Currently, influencers lack a standardized set of rates, yet a myriad factors can go into setting a price. That said, a $10 cost per thousand impressions is a baseline for influencers working on Instagram and Instagram Stories, according to Village Marketing founder Vickie Segar. She added that for every 100,000 followers, that rate grants an influencer $1,000 a post. Plus, companies and influencers might additionally negotiate usage rights and exclusivity, which could increase the fee. Terms vary by company, but payment can take from 30 days to 120 days, according to industry sources.

When influencers have the chance to participate in negotiations, they typically share data with the company to prove their worth beyond the baseline rate. For starters, someone with 100,000 followers might not necessarily be able to reach all of them since they might not be as engaged as the audience of someone with a lower follower count. That’s why influencers said they will share their metrics, often culled from their last 30 days of Instagram posts and stories, so as to indicate the level of engagement a company could receive by working with them. Some influencers like Jessica Hirsch, who runs the Instagram account CheatDayEats and has 450,000 followers, will also offer demographic information about followers to provide companies a better sense of who they will reach.

Hirsch said she has received mass emails from networks that are requesting bids, apparently from hundreds of influencers. These solicitations typically don’t give influencers a chance to negotiate their rates. “I prefer to have a relationship with a company rather than put in a bid,” said Hirsch, adding that the networks’ approach “seems a bit impersonal.”

Travel influencer Rob Taylor said he believes that the uptick in networks’ and agencies’  solicitation of bids from influencers has resulted from companies’ setting of short-term influencer impression goals. These companies are pursuing quick ways to achieve those goals instead of fostering long-term relationships with influencers, he said. He has opted instead for direct relationships with companies and encourages other influencers to do the same, Taylor added. “It damages an influencer’s ability to control their own income,” he observed.

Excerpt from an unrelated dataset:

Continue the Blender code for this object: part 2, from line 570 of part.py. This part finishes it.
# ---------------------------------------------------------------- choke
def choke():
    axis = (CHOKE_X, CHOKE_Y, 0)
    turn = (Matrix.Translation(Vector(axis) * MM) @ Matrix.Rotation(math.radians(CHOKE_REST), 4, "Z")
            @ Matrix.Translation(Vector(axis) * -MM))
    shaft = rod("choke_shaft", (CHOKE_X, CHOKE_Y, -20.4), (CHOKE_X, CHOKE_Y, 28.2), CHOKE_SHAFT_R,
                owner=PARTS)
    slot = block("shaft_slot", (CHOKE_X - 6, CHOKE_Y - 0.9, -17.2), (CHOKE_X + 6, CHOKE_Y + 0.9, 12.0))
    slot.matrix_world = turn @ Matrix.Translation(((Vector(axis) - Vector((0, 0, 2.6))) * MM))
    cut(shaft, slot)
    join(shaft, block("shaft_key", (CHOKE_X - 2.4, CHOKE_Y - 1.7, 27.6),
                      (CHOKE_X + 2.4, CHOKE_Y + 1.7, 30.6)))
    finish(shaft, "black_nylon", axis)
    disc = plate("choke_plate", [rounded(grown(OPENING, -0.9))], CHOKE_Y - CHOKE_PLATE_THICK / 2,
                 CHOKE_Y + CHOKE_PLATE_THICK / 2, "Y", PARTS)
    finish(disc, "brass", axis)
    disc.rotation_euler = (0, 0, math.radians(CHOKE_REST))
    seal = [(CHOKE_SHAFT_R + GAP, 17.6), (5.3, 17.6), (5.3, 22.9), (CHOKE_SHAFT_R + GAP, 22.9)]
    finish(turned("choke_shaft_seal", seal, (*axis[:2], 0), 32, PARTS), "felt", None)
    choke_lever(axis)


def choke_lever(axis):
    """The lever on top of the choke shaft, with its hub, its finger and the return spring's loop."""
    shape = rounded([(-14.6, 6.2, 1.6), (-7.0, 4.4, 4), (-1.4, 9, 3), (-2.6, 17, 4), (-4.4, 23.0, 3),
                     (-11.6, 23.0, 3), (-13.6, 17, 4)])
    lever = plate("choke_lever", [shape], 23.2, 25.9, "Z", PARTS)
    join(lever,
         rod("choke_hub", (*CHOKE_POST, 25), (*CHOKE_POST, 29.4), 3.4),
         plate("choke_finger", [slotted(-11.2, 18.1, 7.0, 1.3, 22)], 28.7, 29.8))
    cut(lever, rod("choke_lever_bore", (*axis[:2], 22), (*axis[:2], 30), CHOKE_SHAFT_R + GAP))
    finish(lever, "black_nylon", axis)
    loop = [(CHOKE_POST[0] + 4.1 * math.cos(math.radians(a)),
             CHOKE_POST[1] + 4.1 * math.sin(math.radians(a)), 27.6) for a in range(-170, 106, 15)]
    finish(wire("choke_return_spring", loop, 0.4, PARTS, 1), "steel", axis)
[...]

Ryan Detert, CEO of influencer technology-platform company Influential, said that while over the last year some influencers may be receiving more mass emails from networks asking for bids and offering flat rates for their content, that the model has been around for some time. “There’s some technical merit because you get a lot of content,” Detert said about companies’ reaching out to influencer agencies. “But more content isn’t inherently better. If the content isn’t great, it’s not a great post. You can’t spam your way to good results.”

“Influencer marketing requires that media is bought individually at scale, a concept that feels challenging,” wrote Segar in an email. “This approach to media is extremely time consuming. When agencies and platforms short-cut that process by sending out mass emails — not individually negotiating influencers based on their real value — the entire program is broken.”